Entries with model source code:
↓

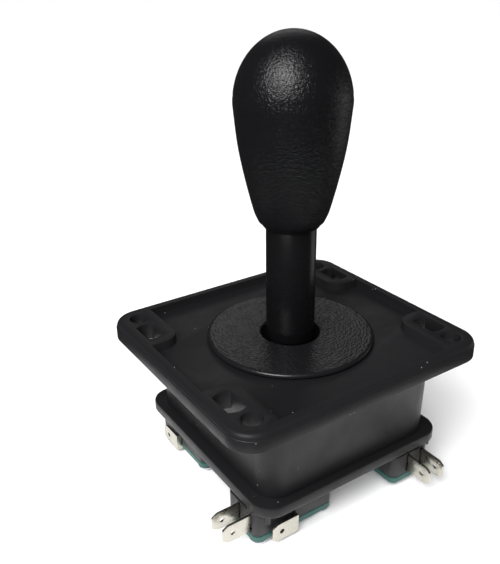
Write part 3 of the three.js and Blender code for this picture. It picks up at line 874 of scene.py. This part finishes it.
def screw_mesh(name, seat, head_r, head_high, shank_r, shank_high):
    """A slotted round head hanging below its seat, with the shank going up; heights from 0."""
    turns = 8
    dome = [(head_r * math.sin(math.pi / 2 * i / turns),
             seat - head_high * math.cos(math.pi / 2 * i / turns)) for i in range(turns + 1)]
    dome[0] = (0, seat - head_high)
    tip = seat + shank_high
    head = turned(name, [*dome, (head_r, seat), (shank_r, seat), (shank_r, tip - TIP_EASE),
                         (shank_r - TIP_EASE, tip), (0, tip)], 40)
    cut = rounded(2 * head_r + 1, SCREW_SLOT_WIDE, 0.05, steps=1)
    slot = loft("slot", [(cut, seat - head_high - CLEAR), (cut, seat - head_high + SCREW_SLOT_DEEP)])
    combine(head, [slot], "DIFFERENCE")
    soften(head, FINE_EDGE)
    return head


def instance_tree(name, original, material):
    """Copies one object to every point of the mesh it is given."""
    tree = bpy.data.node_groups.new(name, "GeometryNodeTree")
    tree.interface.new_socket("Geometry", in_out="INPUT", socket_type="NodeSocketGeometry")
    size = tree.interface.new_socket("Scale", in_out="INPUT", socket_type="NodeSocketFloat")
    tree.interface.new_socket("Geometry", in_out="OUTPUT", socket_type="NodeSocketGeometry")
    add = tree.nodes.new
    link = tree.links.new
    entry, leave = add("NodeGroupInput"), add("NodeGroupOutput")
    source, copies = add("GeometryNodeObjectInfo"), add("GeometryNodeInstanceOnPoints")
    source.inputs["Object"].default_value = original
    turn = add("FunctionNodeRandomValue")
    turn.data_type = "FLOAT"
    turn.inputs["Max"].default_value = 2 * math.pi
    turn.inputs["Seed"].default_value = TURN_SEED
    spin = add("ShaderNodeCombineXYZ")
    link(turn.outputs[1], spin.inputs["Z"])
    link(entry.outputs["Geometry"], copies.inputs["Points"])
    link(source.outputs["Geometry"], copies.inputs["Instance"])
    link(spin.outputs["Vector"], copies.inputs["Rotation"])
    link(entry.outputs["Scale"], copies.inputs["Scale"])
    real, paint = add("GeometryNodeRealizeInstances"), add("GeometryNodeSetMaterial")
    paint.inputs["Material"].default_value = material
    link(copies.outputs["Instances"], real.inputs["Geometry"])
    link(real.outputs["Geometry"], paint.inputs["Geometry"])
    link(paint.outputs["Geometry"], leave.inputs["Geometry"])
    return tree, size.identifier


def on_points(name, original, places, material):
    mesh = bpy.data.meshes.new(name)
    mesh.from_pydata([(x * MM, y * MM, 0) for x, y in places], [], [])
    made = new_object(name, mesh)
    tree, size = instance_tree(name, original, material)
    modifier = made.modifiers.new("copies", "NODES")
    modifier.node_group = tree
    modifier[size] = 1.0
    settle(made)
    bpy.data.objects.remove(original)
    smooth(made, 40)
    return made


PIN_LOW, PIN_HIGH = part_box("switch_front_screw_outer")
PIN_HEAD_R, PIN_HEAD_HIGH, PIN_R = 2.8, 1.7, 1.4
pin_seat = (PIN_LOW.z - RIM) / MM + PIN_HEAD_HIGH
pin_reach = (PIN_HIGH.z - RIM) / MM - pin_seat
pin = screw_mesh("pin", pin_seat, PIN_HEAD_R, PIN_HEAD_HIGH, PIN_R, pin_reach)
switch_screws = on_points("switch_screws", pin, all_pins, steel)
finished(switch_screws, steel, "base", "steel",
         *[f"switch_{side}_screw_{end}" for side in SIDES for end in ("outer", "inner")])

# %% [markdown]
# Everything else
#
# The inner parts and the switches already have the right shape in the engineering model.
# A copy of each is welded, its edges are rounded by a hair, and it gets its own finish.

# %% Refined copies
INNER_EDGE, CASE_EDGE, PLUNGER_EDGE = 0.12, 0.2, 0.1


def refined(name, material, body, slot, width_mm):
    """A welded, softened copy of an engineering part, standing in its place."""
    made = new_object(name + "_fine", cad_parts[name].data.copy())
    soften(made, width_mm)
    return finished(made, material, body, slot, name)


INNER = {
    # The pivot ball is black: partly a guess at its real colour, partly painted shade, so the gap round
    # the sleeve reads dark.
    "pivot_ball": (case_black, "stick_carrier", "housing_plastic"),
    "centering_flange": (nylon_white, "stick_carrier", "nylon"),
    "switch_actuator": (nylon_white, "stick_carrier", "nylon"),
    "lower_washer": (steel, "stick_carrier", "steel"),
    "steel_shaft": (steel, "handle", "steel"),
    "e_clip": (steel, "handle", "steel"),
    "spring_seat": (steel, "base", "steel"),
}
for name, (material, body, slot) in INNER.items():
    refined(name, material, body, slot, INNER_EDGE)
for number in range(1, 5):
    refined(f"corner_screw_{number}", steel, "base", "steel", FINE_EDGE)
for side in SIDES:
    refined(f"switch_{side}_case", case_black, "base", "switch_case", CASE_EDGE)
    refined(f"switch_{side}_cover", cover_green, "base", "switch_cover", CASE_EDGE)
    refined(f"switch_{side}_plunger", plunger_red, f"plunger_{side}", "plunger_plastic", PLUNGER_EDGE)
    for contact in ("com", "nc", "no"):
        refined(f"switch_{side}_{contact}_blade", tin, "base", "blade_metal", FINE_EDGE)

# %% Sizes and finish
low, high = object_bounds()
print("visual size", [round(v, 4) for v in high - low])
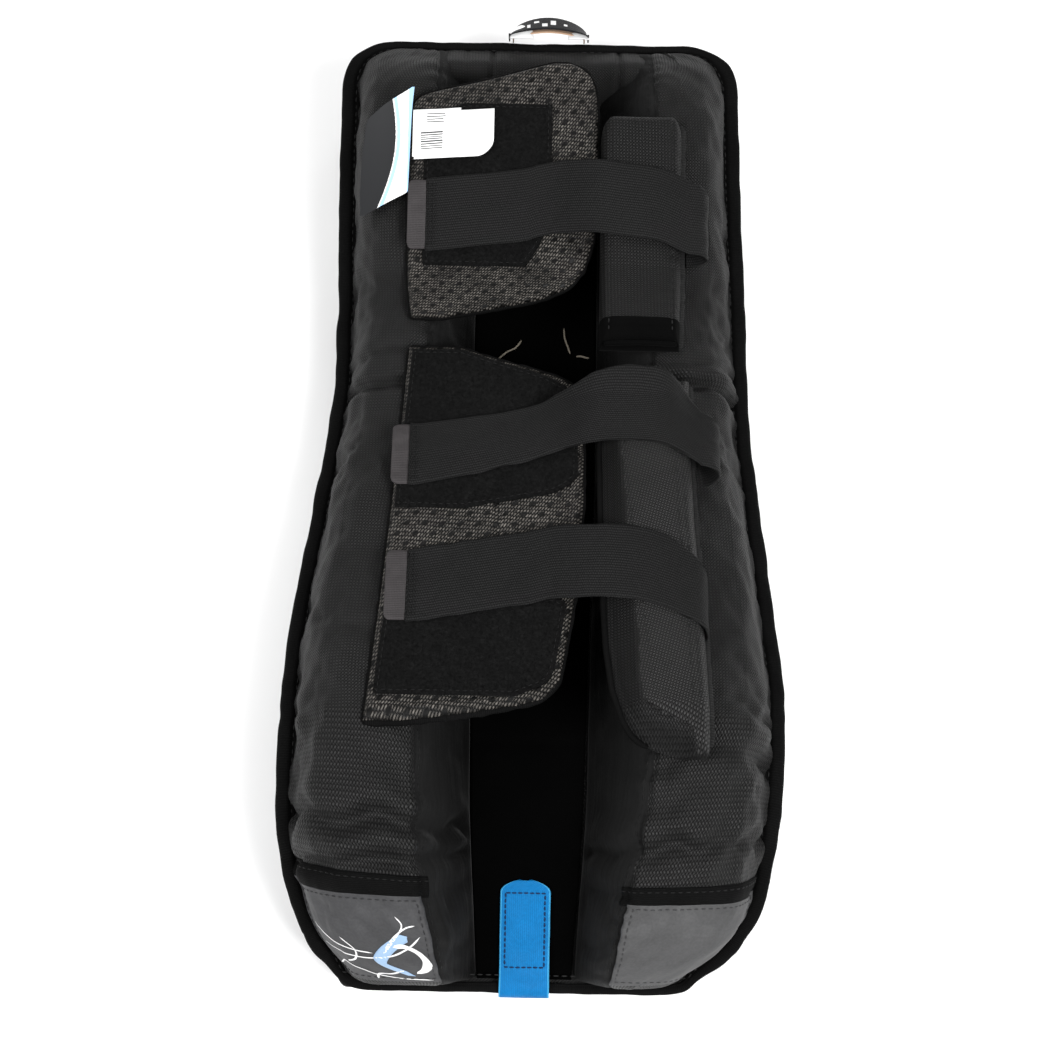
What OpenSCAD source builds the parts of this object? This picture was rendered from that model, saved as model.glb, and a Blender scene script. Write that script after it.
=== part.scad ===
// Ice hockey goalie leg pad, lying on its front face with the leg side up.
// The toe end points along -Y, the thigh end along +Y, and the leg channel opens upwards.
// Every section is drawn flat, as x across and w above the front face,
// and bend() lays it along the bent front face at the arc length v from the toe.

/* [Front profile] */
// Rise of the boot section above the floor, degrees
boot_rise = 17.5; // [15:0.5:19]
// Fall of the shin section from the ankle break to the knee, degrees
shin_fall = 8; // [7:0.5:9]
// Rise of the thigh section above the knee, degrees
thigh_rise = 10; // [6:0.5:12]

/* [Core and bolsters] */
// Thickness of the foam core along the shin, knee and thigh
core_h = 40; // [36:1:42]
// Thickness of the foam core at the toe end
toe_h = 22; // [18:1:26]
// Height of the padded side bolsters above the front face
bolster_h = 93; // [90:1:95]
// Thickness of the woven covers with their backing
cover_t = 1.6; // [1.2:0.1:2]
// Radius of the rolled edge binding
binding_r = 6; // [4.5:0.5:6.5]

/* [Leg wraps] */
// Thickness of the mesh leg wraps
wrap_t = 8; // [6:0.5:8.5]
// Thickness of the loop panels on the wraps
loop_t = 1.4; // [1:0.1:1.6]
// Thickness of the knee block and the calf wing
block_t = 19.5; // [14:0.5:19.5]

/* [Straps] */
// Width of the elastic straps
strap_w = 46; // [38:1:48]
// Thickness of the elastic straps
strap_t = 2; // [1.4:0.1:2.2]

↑

> **WHAT YOU NEED TO DO**: Find the word "scene" in the entries, and copy every line it shows up in.

> **OUTPUT BELOW**:
Write part 3 of the three.js and Blender code for this picture. It picks up at line 874 of scene.py. This part finishes it.
What OpenSCAD source builds the parts of this object? This picture was rendered from that model, saved as model.glb, and a Blender scene script. Write that script after it.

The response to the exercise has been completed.